- What this task involves
Pull every line holding the string "behind" from the records below.
** start **
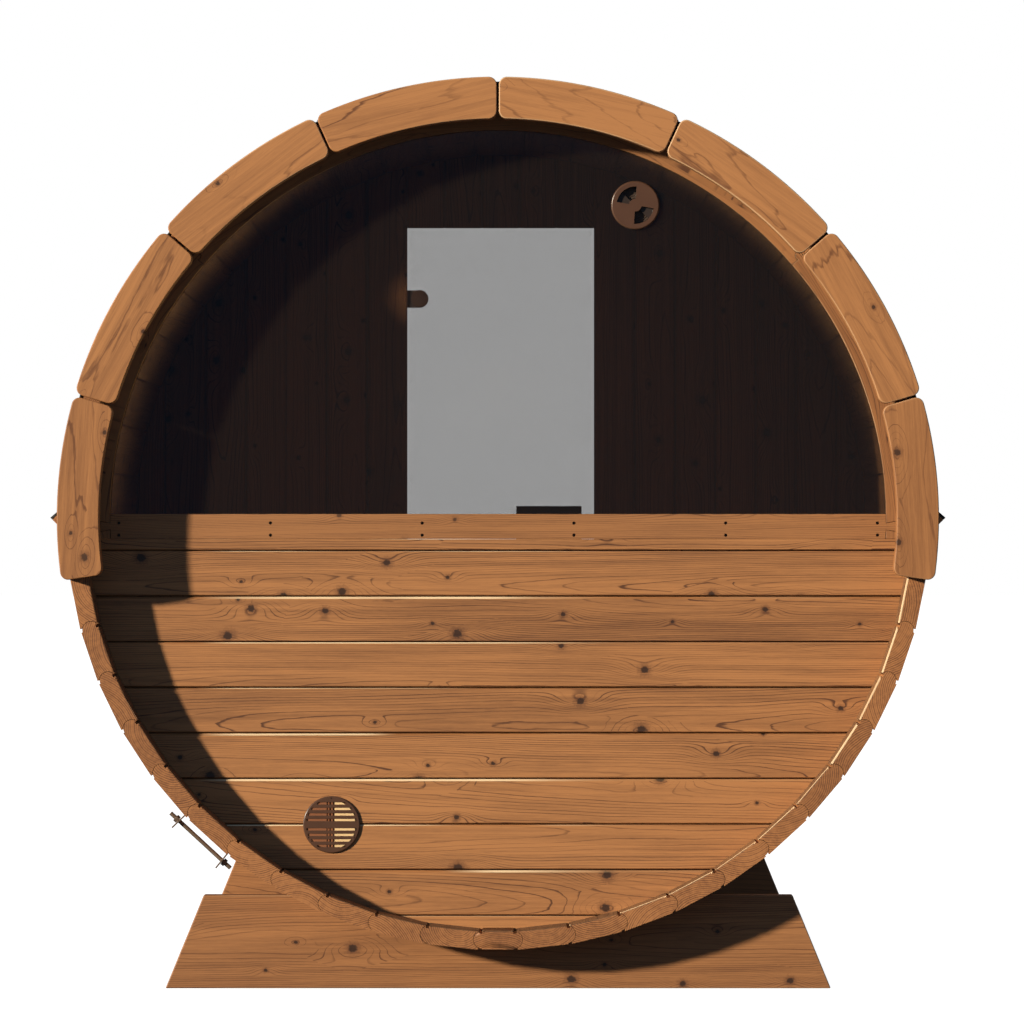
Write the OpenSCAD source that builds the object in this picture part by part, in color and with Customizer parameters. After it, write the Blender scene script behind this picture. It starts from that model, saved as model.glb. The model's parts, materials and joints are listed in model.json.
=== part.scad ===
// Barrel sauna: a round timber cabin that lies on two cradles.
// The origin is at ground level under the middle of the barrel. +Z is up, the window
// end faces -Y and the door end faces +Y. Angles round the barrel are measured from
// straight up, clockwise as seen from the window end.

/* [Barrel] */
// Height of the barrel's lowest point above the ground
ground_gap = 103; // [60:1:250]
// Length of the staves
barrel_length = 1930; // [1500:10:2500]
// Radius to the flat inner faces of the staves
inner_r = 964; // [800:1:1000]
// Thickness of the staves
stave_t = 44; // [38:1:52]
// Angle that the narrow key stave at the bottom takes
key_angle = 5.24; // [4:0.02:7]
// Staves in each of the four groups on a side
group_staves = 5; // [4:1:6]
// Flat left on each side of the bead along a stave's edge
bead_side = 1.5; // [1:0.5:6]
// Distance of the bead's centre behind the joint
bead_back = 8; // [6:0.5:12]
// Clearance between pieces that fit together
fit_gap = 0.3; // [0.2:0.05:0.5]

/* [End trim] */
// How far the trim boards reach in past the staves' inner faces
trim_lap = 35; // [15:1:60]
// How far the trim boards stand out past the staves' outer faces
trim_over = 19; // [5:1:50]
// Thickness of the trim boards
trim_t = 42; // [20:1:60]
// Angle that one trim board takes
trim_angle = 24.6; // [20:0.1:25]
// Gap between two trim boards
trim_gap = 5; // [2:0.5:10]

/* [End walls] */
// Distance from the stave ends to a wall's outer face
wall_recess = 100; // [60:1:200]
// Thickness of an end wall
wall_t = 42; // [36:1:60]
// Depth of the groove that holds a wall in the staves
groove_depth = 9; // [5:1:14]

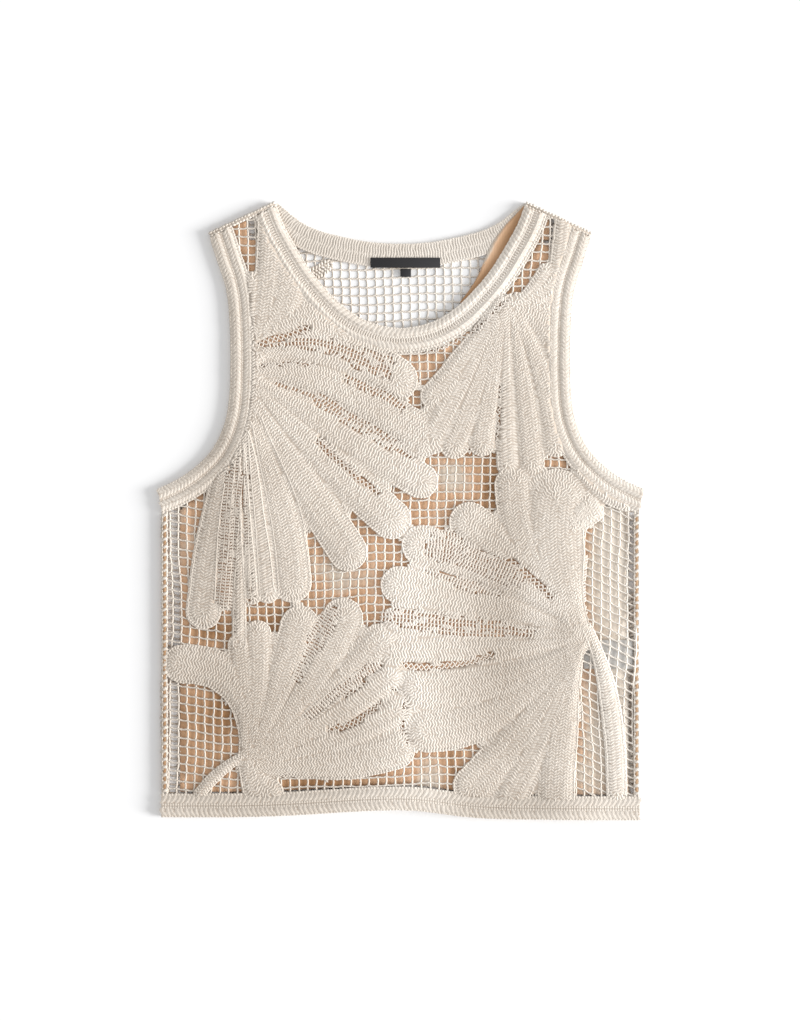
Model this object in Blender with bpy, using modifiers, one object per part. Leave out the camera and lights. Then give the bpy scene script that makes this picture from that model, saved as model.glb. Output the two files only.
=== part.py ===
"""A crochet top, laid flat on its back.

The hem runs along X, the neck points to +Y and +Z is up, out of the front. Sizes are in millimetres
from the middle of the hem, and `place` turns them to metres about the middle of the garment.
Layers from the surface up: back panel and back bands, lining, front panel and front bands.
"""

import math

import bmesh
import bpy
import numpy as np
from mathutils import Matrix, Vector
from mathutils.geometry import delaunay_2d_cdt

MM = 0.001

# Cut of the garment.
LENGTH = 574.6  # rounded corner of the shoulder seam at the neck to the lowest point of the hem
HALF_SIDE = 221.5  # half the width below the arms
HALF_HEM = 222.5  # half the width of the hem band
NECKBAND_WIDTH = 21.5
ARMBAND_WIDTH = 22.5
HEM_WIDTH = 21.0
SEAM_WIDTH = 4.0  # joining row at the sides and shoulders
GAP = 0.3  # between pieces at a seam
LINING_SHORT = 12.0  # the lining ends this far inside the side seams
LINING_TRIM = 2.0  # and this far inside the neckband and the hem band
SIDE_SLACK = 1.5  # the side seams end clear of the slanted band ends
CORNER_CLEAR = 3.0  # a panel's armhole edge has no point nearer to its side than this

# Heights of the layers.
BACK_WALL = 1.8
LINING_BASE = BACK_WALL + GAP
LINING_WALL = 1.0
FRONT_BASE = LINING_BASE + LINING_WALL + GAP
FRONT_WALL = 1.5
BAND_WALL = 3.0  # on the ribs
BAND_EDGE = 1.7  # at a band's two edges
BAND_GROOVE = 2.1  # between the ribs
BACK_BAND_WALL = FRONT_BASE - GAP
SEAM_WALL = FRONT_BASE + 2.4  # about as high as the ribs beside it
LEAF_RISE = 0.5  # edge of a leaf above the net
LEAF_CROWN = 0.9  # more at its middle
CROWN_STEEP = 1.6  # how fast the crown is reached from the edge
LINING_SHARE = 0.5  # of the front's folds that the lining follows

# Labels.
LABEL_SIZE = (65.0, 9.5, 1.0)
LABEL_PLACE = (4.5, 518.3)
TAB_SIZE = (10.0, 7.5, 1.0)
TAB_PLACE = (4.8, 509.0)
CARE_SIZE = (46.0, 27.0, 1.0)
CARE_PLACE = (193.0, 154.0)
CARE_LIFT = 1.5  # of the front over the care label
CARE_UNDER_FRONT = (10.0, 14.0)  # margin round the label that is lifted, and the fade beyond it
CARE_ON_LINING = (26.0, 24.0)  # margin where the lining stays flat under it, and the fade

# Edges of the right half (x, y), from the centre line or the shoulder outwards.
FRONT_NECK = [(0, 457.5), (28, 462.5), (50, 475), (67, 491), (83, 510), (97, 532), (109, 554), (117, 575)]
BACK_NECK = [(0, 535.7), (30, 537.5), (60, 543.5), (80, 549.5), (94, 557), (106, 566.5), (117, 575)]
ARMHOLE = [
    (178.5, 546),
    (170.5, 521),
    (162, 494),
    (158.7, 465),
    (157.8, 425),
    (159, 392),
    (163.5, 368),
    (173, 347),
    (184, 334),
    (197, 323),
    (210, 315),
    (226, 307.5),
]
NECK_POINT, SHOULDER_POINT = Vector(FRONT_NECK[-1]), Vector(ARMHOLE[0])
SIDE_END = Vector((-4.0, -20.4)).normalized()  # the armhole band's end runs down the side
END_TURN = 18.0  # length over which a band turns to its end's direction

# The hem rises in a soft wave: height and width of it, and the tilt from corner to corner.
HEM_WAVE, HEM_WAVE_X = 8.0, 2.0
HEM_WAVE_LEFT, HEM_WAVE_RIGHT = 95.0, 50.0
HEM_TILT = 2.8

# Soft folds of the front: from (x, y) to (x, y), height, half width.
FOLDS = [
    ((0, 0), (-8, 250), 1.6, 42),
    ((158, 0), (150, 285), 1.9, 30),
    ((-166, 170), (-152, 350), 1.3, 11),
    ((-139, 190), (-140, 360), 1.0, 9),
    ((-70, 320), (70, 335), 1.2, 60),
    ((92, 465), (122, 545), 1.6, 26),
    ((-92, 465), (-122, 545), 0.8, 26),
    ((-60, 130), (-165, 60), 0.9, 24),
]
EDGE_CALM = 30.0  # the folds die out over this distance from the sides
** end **
- Reply to the task
Write the OpenSCAD source that builds the object in this picture part by part, in color and with Customizer parameters. After it, write the Blender scene script behind this picture. It starts from that model, saved as model.glb. The model's parts, materials and joints are listed in model.json.
// Distance of the bead's centre behind the joint